July 29, 2008
Perrysburg Academy Likely to Be Shut Down
By Angie Schmitt, The Blade, Toledo, Ohio
Jul. 29--Enrollment at the Perrysburg Digital Academy has fallen to 15 and the community school likely will close, the Perrysburg Board of Education said last night.Enrollment declines were attributed to a change in state law that will no longer allow community schools, like the Digital Academy, to charge tuition for all-day kindergarten students, but will allow public schools to charge a fee for all-day kindergarten.
The Digital Academy was sponsored by the district and operated as a community school, under district guidance. It served mostly all-day kindergartners.
Last year, the school enrolled 115 students, including more than a dozen middle and high school students who had health or social issues, were considered gifted, or were experiencing family emergencies or other situations that made distance learning preferable.
Secondary school students spent part of their day in class and part studying from home via the Internet.
The majority of those students will re-enroll in the district's junior high and high schools.

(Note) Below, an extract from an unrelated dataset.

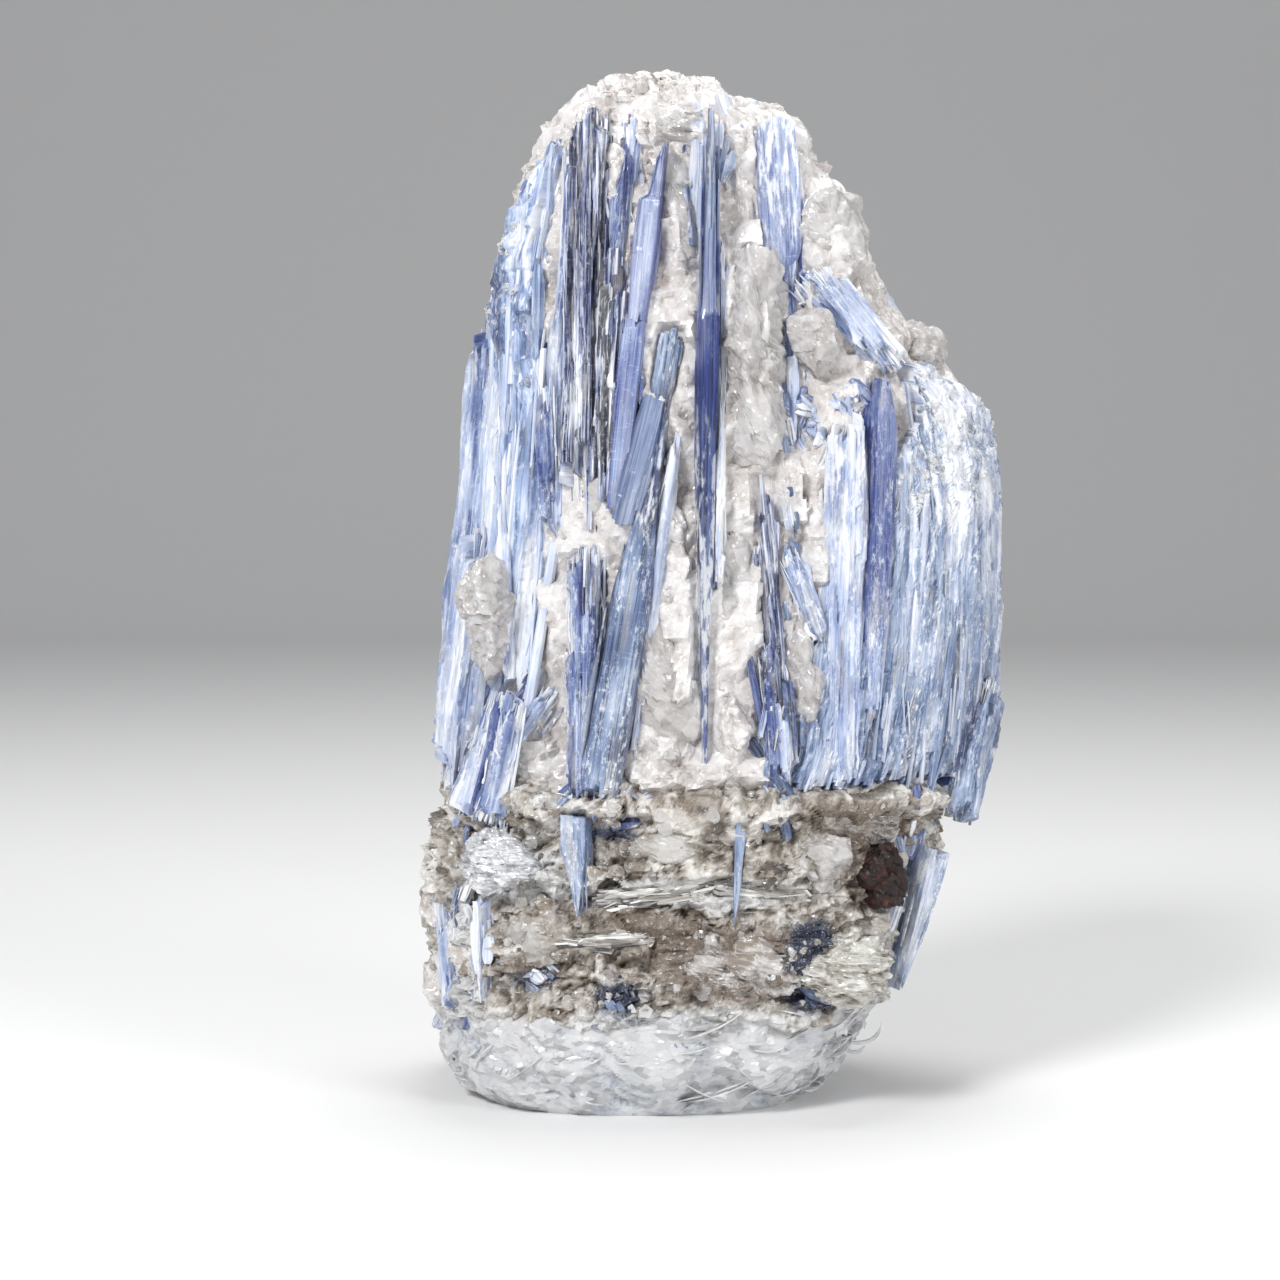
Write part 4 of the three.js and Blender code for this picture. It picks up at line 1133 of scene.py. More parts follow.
finishes = {
    "blade": kyaniteFinish("kyaniteBlade"),
    "silk": kyaniteFinish("silkyKyanite", hair=0.5, streak=0.5, cloud=0.75, powder=1.2, crack=0.3, grime=0.4),
    "sky": kyaniteFinish("skyKyanite", stops=skyStops, hair=0.5, streak=0.5, cloud=0.7, powder=1.0, crack=0.3,
        grime=0.3),
    "dusty": kyaniteFinish("dustyKyanite", stops=slateStops, hair=0.5, streak=0.35, cloud=0.8, powder=1.4,
        crack=0.3, grime=0.4, dust=0.35),
    "striped": kyaniteFinish("stripedKyanite", stops=steelStops, hair=2.2, streak=1.8, cloud=0.3, powder=0.8,
        crack=0.3, grime=0.4),
    "foil": kyaniteFinish("layeredMica", stops=foilStops, hair=1.1, streak=1.0, powder=0.8, crack=0),
    "mottled": kyaniteFinish("mottledKyanite", stops=slateStops, hair=0.5, streak=0.45, cloud=0.8, powder=0.8,
        crack=0.2, grime=0.25),
    "slate": kyaniteFinish("slateKyanite", stops=slateStops, hair=0.4, streak=0.25, cloud=0.95, powder=1.2,
        crack=0.25, grime=0.3, dust=0.4),
    "clearBlade": kyaniteFinish("clearKyanite", hair=0.4, streak=0.4, cloud=0.6, powder=0.3, crack=0.2,
        dust=0.15, roughness=(0.2, 0.4), relief=0.05, clear=0.15),
    "gem": kyaniteFinish("gemKyanite", hair=0.4, streak=0.55, cloud=0.35, powder=0.25, crack=0, dust=0.1,
        roughness=(0.08, 0.25), relief=0.04, clear=0.25),
    "milky": quartzFinish("milkyQuartz", milkyQuartz),
    "glassy": quartzFinish("glassyQuartz", glassyQuartz),
    "warm": quartzFinish("warmQuartz", warmQuartz),
    "smoky": quartzFinish("smokyQuartz", smokyQuartz),
    "schist": schistFinish("micaSchist", schist),
    "silver": micaFinish("silverMica", silverMica),
    "icy": micaFinish("icyMica", icyMica),
    "creamy": micaFinish("creamyMica", creamyMica),
    "garnet": garnetFinish("garnet"),
}
print("finishes made")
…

Two will join a statewide community school, said Bob Falkenstein, Digital Academy coordinator.
District officials discussed suspending the community school for one year, opening enrollment to students from other districts, or dissolving the nonprofit entity entirely.
State law requires a minimum enrollment of 25 students to operate a community school.
Attorney Amy Borman, who was hired by the district as a consultant, said the school system would be better served by closing the academy.
A final decision on the closure will be made in an upcoming meeting of the Digital Academy Board of Education. Digital Academy representatives who were present at the meeting agreed that closure seemed to be the best option.
"There is a need for something more at the junior high and high school level," Mr. Falkenstein told Perrysburg board members. "But it does need to be something different than what we're offering right now."
Superintendent Tom Hosler said the likely closing of the academy was unfortunate. "As the state pushes us further along with demands, we're getting more cookie cutter with our education," he said.
The Digital Academy was operated as a financially independent nonprofit with guidance from the school district. Founded five years ago, it was headquartered at Perrysburg High School.
Also during the meeting, the Perrysburg school board authorized union contracts for 510 employees, including 330 teachers, counselors, and professional staff, and 180 support staff including bus drivers, custodians, and secretaries.
All are to receive 2.75 percent raises during the first year, 2.8 percent during the second, and 2.95 percent during the third.
The teachers' former pay scale ranged from $32,518 for entry-level teachers to $79,019 for the most experienced. Employees also remain under a health plan that requires co-pays of 10 to 15 percent on premiums.